■ TASK STATEMENT ■
Only the lines from the start of the entries up to and including the line with "from mathutils import Matrix, Vector" should be written out, exactly as they stand.

━━━━━━━━━━

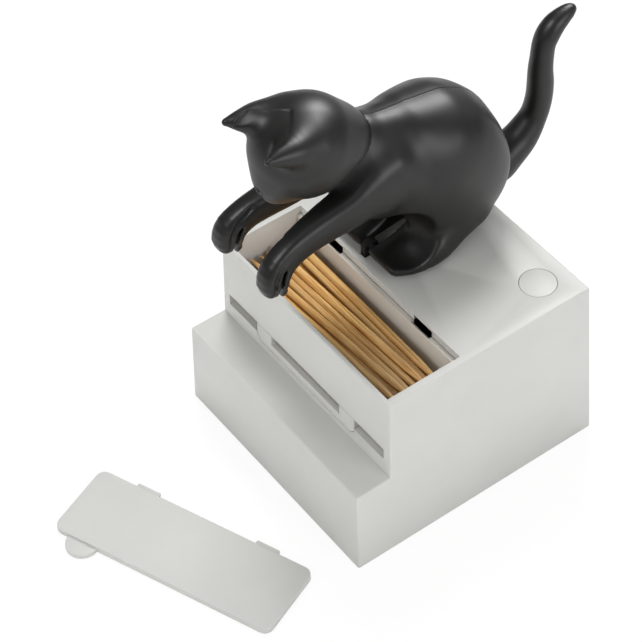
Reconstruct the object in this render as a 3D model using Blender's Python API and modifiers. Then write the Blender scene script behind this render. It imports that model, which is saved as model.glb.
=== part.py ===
"""Toothpick dispenser: a box with a toothpick bin, and a cat that pounces when the key is pressed.

Metres, +Z up. The origin is the centre of the base's underside. +X runs along the front
face to the right, +Y from the front to the back. The cat faces -Y.
"""
import math

import bmesh
import bpy
from mathutils import Matrix, Vector

for old in list(bpy.data.objects):
    bpy.data.objects.remove(old, do_unlink=True)

# The box.
deck_width = 0.072
deck_depth = 0.064
box_height = 0.054
draft = 0.0016
ledge_depth = 0.0108
ledge_drop = 0.0265
side_wall = 0.0023
bin_wall = 0.0011
deck_thickness = 0.0024
edge_radius = 0.0005
overrun = 0.002
gap = 0.0003
slide_gap = 0.00015
turn_gap = 0.00008

# The bin, its lid and the front face.
bin_depth = 0.0226
rabbet_depth = 0.0025
rabbet_width = 0.0014
liner_wall = 0.0011
bin_floor_rise = 0.0036
bin_floor_front_drop = 0.0166
window_top_drop = 0.0182
window_height = 0.0037
window_pocket = 0.0036
middle_window = 0.0298
tongue_post = 0.0063
tongue_bar = 0.0024
tongue_chamfer = 0.0015
lid_thickness = 0.002
lid_corner = 0.0025
lid_clearance = 0.0002
lid_tab_width = 0.007
lid_tab_reach = 0.0013
lid_tab_thickness = 0.0012
lid_tab_share = 0.28
notch_height = 0.003
notch_skin = 0.0007
notch_depth = 0.002
thumb_radius = 0.0046
thumb_share = 0.36
lid_floor_x = 0.0054
lid_floor_y = -0.0721
lid_floor_turn = math.radians(21.8)

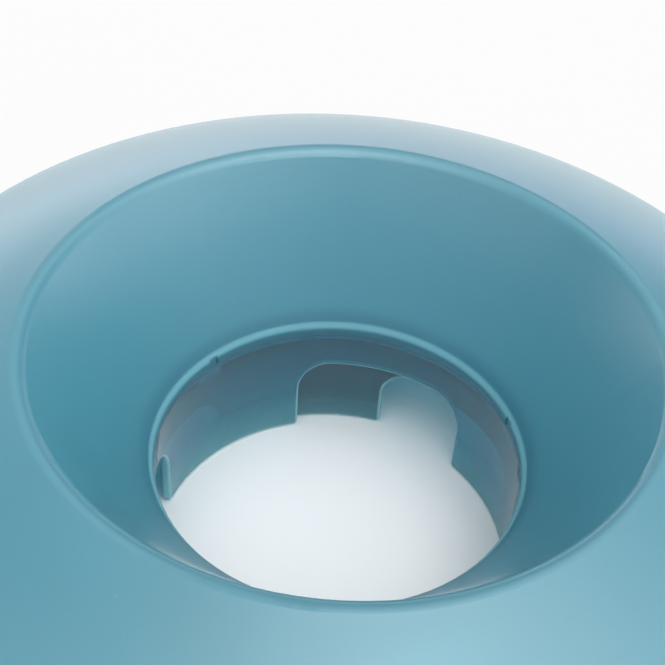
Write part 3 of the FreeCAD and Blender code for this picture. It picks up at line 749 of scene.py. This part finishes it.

━━━━━━━━━━

■ OUTPUT FOR THIS EXERCISE ■
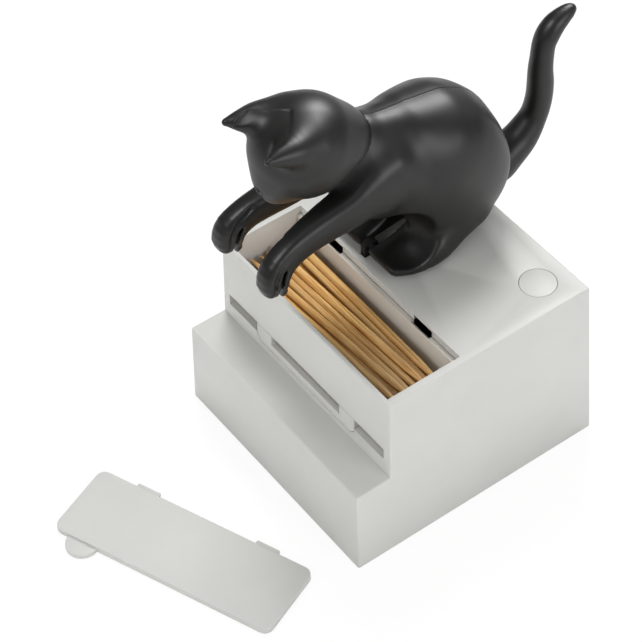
Reconstruct the object in this render as a 3D model using Blender's Python API and modifiers. Then write the Blender scene script behind this render. It imports that model, which is saved as model.glb.
=== part.py ===
"""Toothpick dispenser: a box with a toothpick bin, and a cat that pounces when the key is pressed.

Metres, +Z up. The origin is the centre of the base's underside. +X runs along the front
face to the right, +Y from the front to the back. The cat faces -Y.
"""
import math

import bmesh
import bpy
from mathutils import Matrix, Vector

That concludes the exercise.